A major new study led by Health Data Insight CIC (HDI) Senior Health Data Analyst Clare Pearson has been published in Lancet Oncology, providing a detailed picture of how NHS hospital care costs vary by stage at cancer diagnosis in England.
The research, carried out by HDI in collaboration with NHS England’s National Disease Registration Service (NDRS) and colleagues at GRAIL Bio UK, analysed over 330,000 cancer cases diagnosed in people aged 50-79 between 2014 and 2017. Using linked national datasets, the team estimated long-term NHS hospital care costs for eight cancer types: colorectal, head and neck, liver and bile duct, lung, lymphoma, oesophageal, ovarian, and pancreatic cancer.
Why this study matters
Understanding the cost of cancer care is essential for assessing the value of early diagnosis and cancer prevention initiatives. However, robust, up-to-date cost estimates have been limited, particularly across a wide range of cancer types and over longer periods of patient follow-up. The study used a “net cost” approach, estimating cancer-related costs in line with National Institute for Health and Care Excellence (NICE) guidance.
Key findings
Costs varied by stage, but the pattern of this variation differed between cancer types.
For colorectal, head and neck, lymphoma, and ovarian cancer, later-stage diagnoses (stage III and IV) had higher hospital costs overall.
For liver, lung, oesophageal, and pancreatic cancer, costs were highest for stage II cancers, with slightly lower costs for stage III and IV cancers.
Initial treatment and end-of-life care were the costliest periods of care across all cancer types studied.
For cancers with poor short-term survival, such as lung, oesophageal, liver and pancreatic cancers, later-stage patients spent less time receiving hospital care due to high early mortality. This limited the total costs of care even though the average monthly costs were higher than for other stages of disease.

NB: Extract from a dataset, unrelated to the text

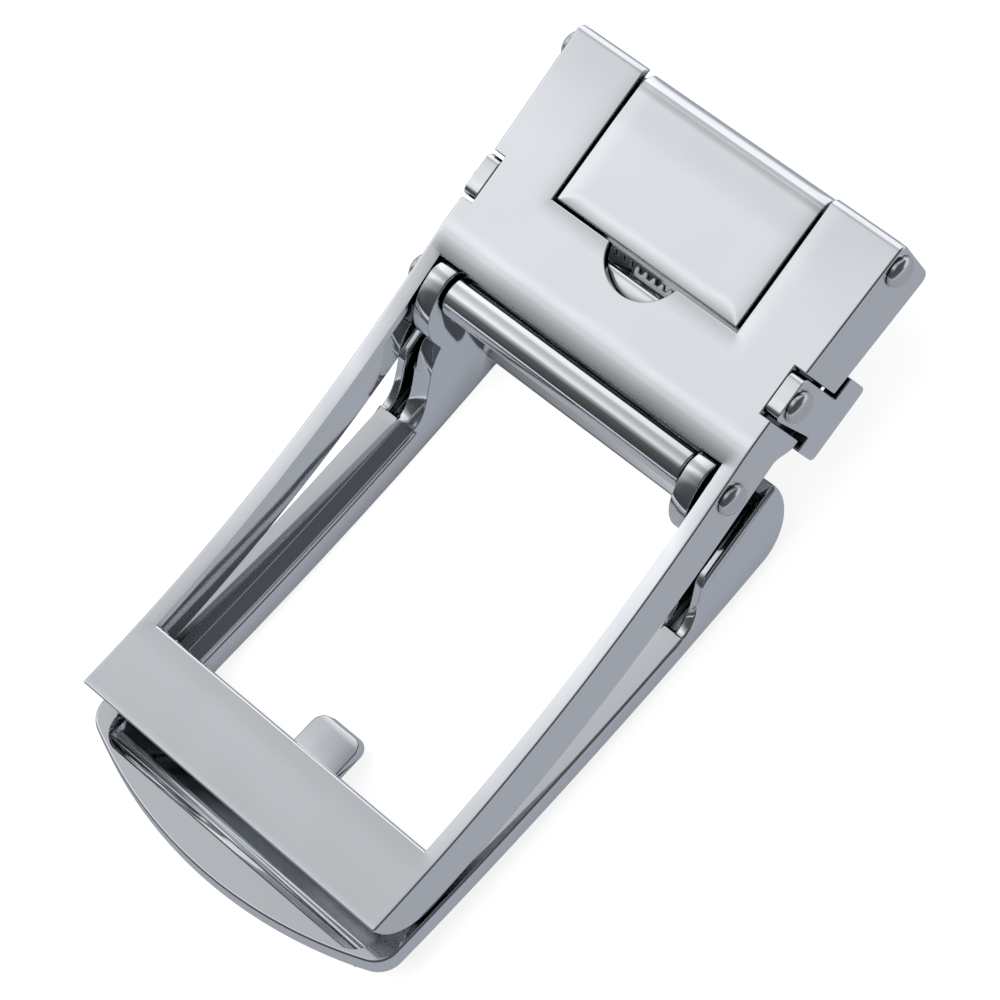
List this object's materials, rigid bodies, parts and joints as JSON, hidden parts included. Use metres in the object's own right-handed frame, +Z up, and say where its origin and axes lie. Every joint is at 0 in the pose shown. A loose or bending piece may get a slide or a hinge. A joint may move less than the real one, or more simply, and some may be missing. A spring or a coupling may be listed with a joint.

This is the first time long-term, stage-specific hospital care costs have been estimated for several of these cancer types in England. The methods developed by the team provide a framework for future cost analyses, particularly as new treatments and technologies continue to change cancer care.
The findings will help support economic evaluations of early detection approaches, including screening programmes and emerging diagnostic technologies, by providing detailed cost evidence from real-world NHS data.